**PROBLEM TO WORK ON:** All of the records below need to be copied exactly.

**MATERIAL PROVIDED:**

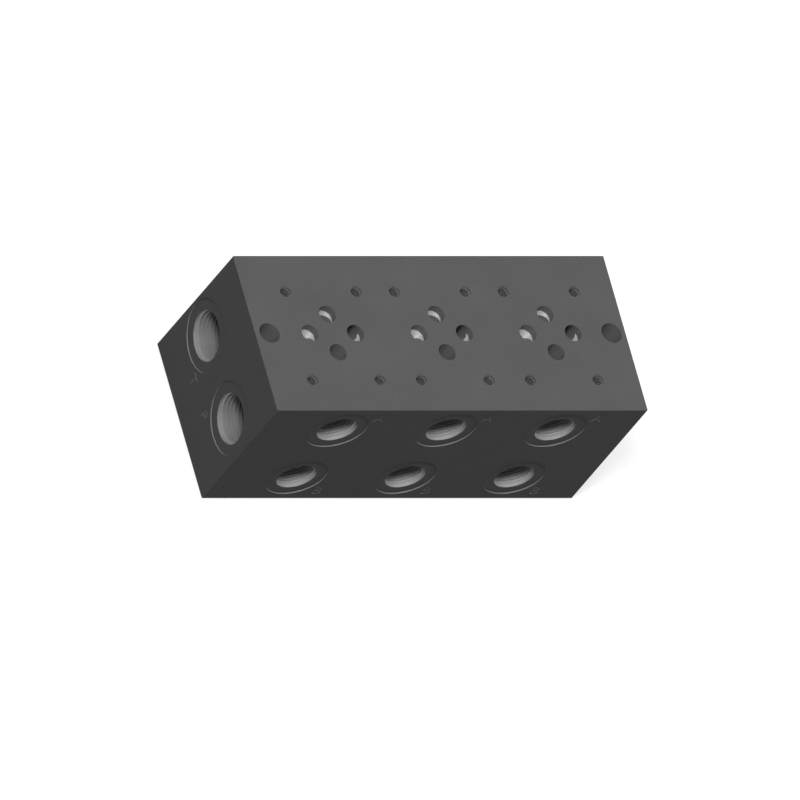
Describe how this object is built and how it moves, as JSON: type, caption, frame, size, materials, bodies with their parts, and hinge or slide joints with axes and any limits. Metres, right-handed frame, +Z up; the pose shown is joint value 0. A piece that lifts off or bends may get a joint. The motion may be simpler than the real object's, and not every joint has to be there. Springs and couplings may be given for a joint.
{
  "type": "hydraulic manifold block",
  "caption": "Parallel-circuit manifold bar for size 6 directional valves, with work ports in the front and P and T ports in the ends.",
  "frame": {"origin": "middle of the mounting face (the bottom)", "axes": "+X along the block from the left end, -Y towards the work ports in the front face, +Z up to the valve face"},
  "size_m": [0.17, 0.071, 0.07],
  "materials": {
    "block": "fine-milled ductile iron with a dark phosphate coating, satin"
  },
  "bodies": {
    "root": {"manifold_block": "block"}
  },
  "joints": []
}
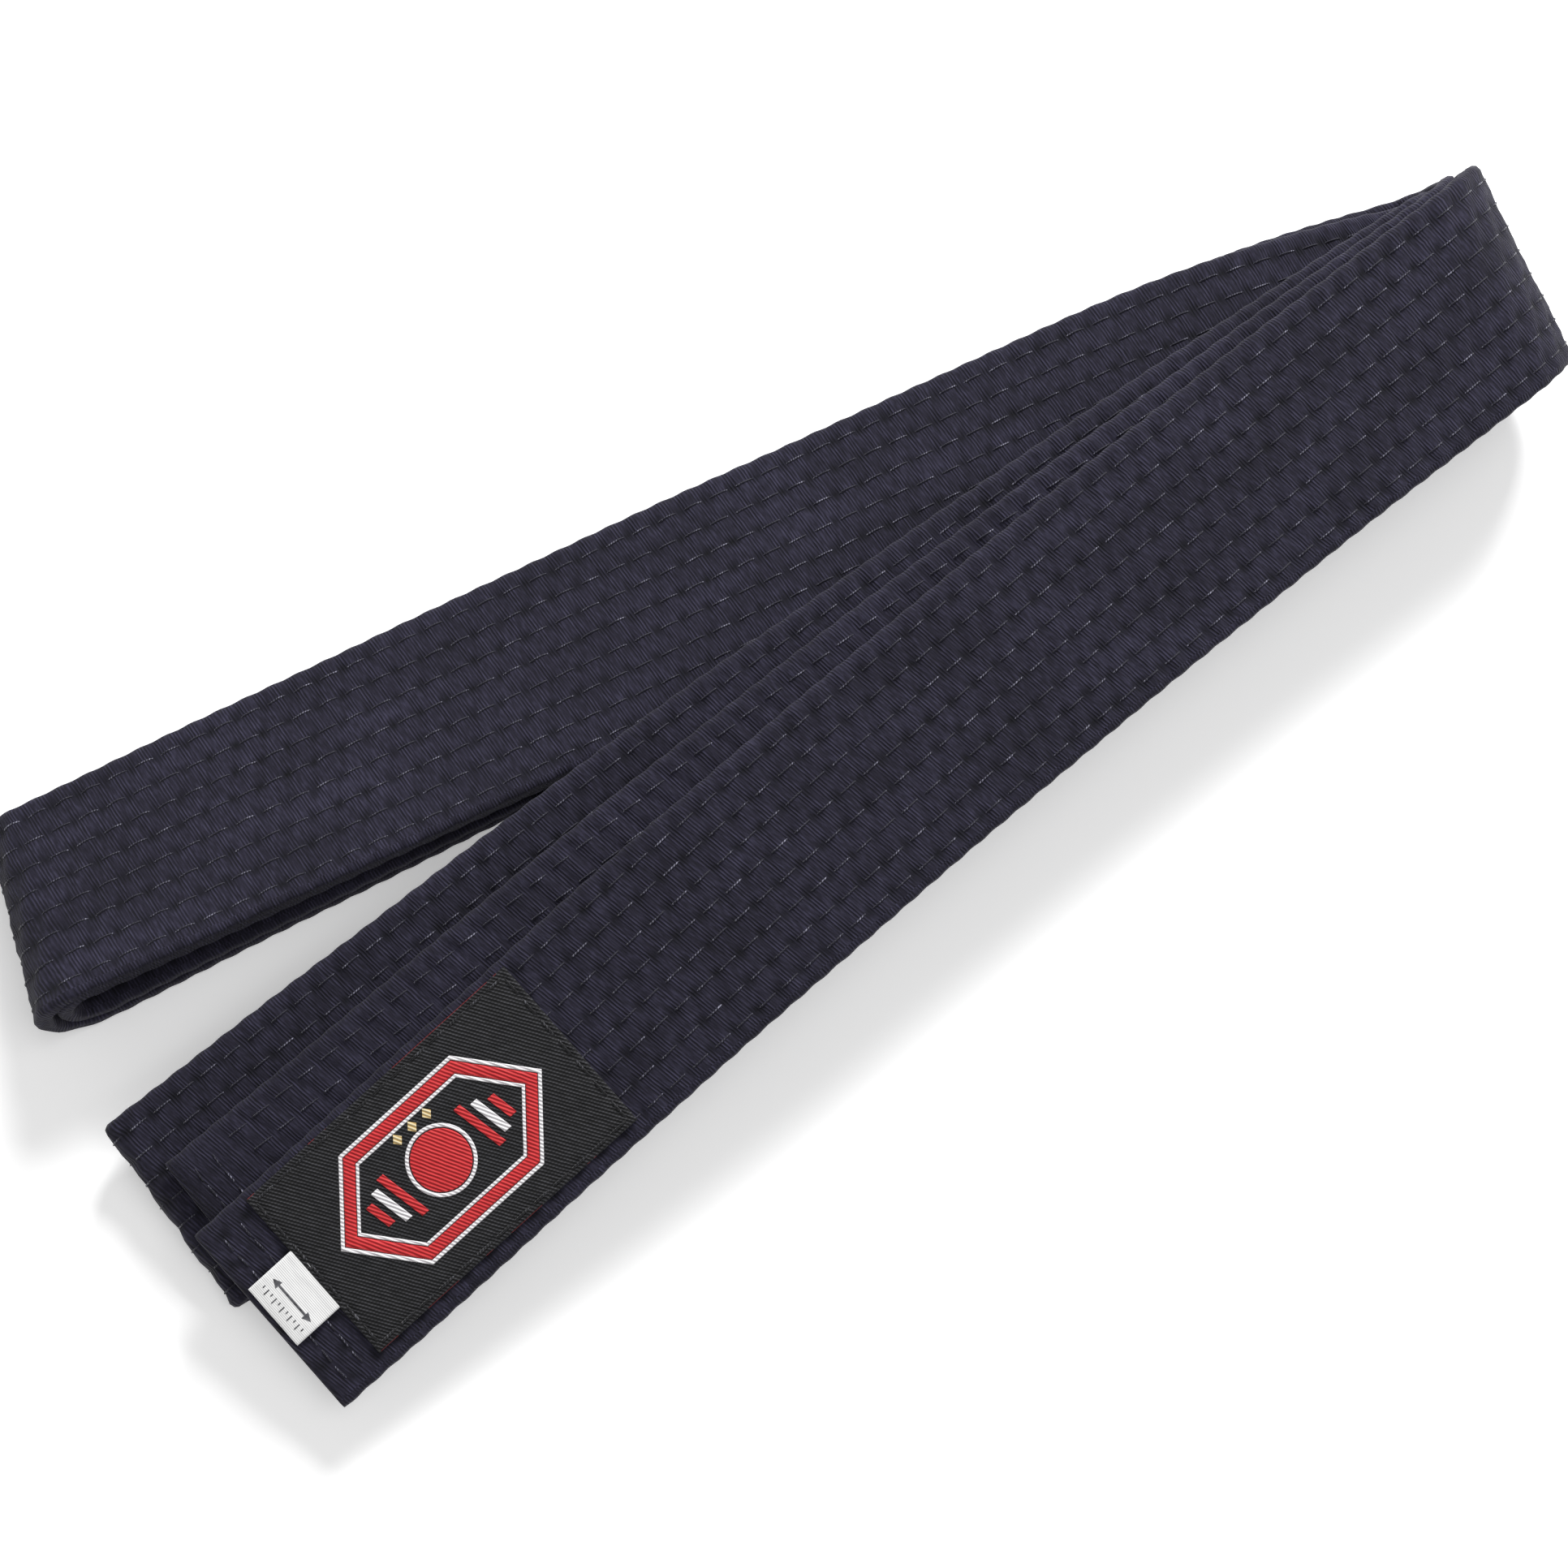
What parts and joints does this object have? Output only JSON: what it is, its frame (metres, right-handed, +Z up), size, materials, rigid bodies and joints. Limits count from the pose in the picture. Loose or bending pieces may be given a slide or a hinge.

**THE RESPONSE:**
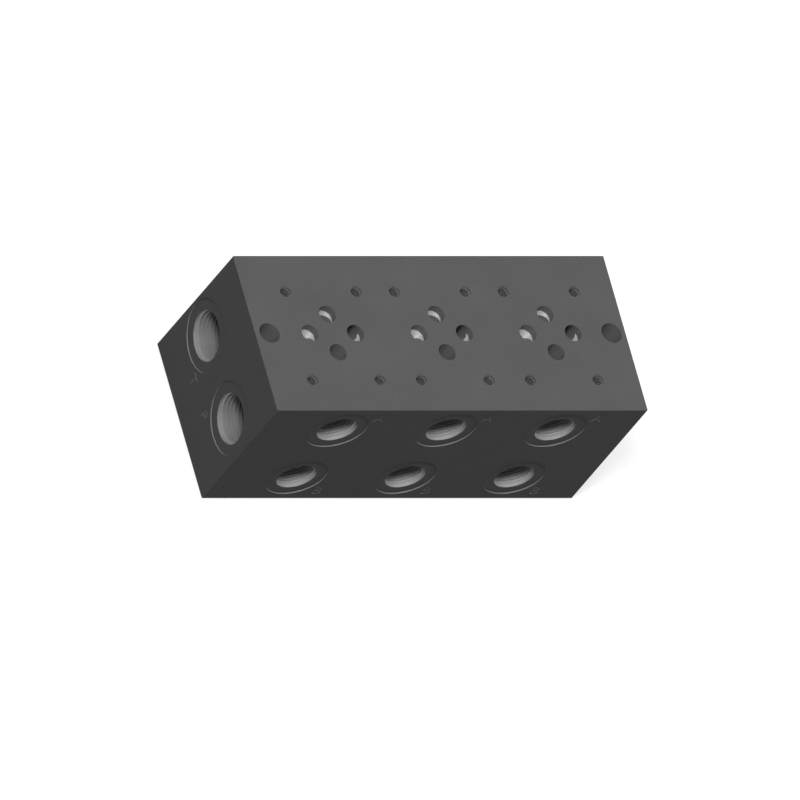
Describe how this object is built and how it moves, as JSON: type, caption, frame, size, materials, bodies with their parts, and hinge or slide joints with axes and any limits. Metres, right-handed frame, +Z up; the pose shown is joint value 0. A piece that lifts off or bends may get a joint. The motion may be simpler than the real object's, and not every joint has to be there. Springs and couplings may be given for a joint.
{
  "type": "hydraulic manifold block",
  "caption": "Parallel-circuit manifold bar for size 6 directional valves, with work ports in the front and P and T ports in the ends.",
  "frame": {"origin": "middle of the mounting face (the bottom)", "axes": "+X along the block from the left end, -Y towards the work ports in the front face, +Z up to the valve face"},
  "size_m": [0.17, 0.071, 0.07],
  "materials": {
    "block": "fine-milled ductile iron with a dark phosphate coating, satin"
  },
  "bodies": {
    "root": {"manifold_block": "block"}
  },
  "joints": []
}
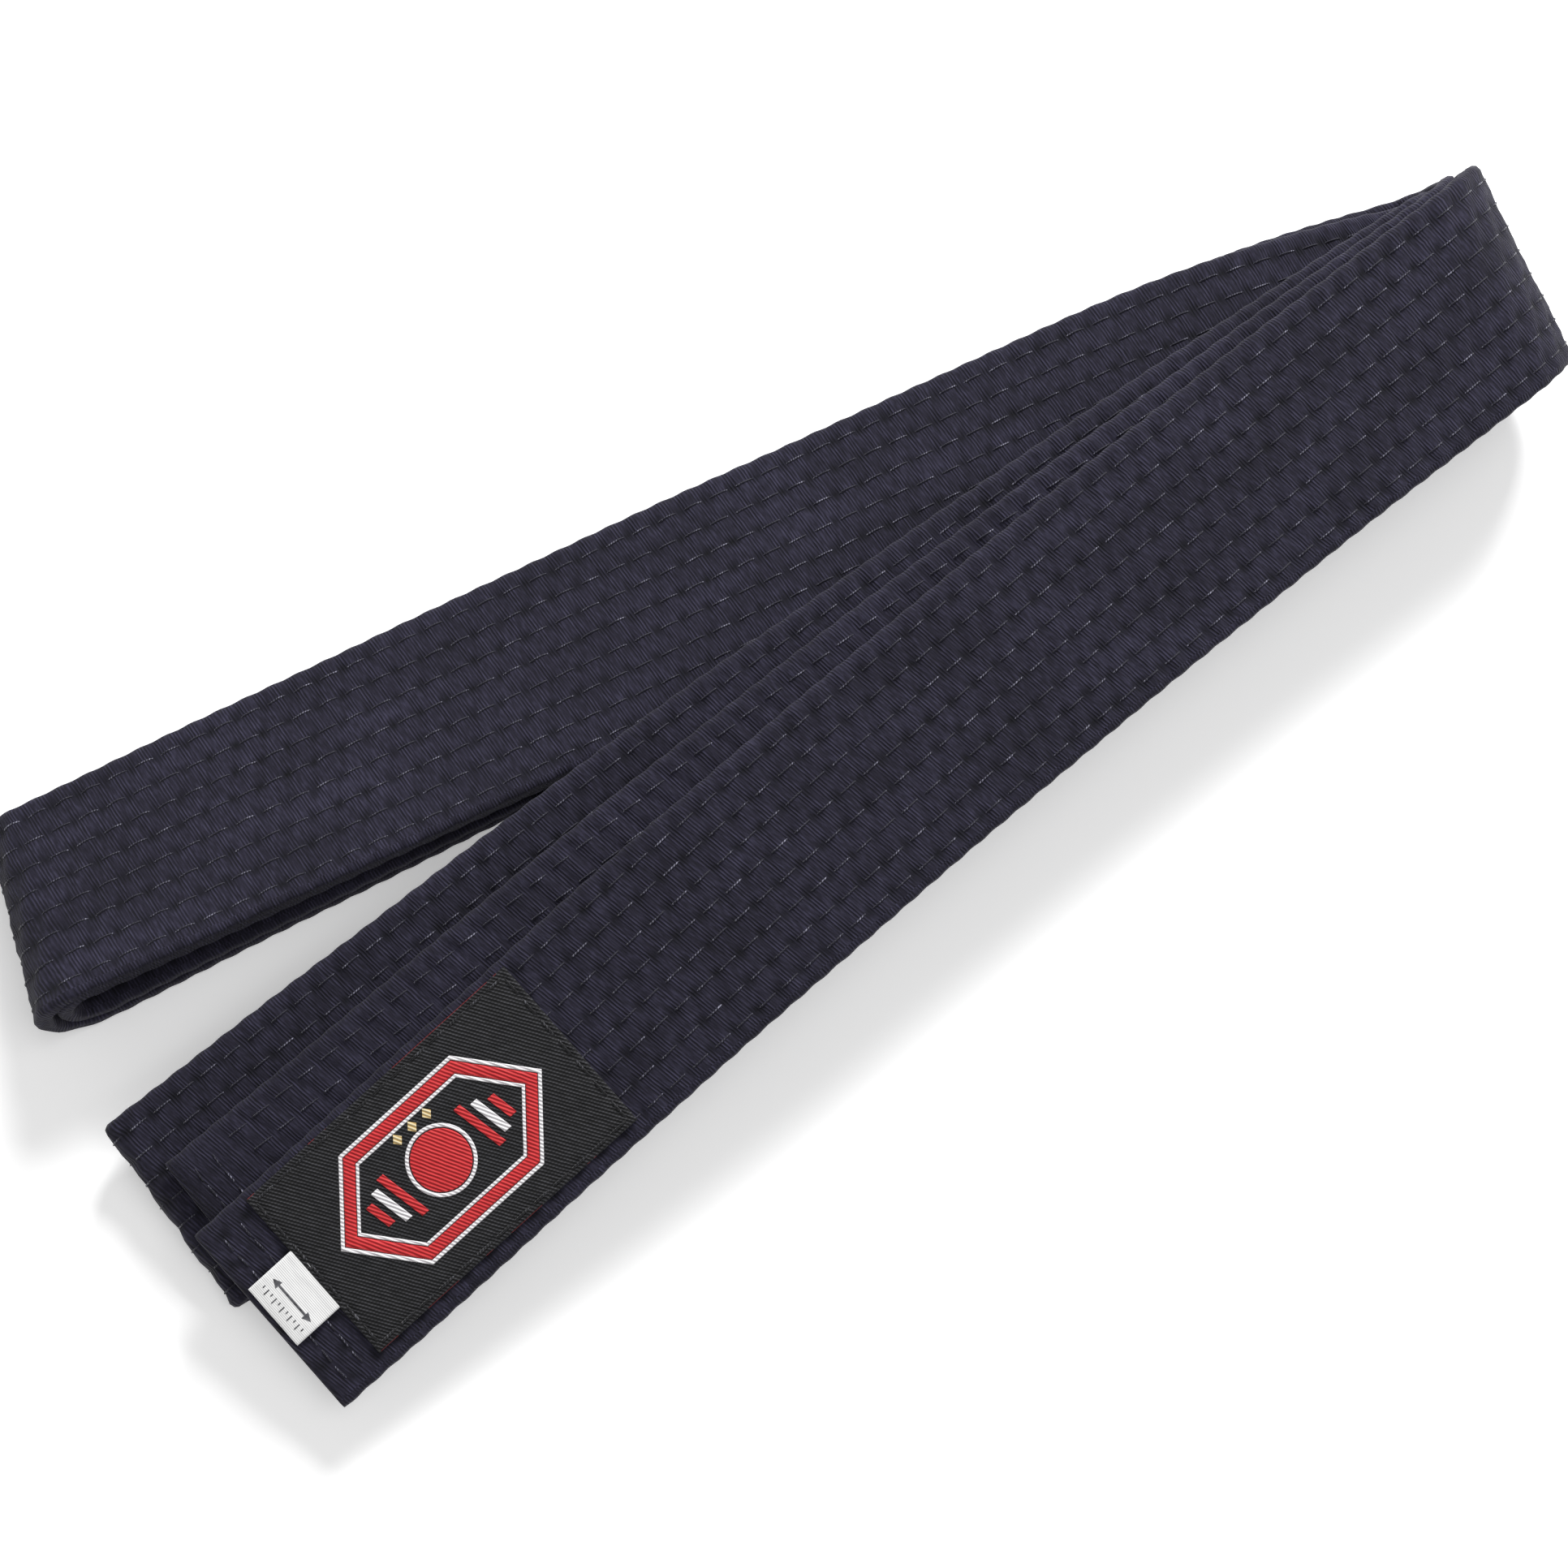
What parts and joints does this object have? Output only JSON: what it is, its frame (metres, right-handed, +Z up), size, materials, rigid bodies and joints. Limits count from the pose in the picture. Loose or bending pieces may be given a slide or a hinge.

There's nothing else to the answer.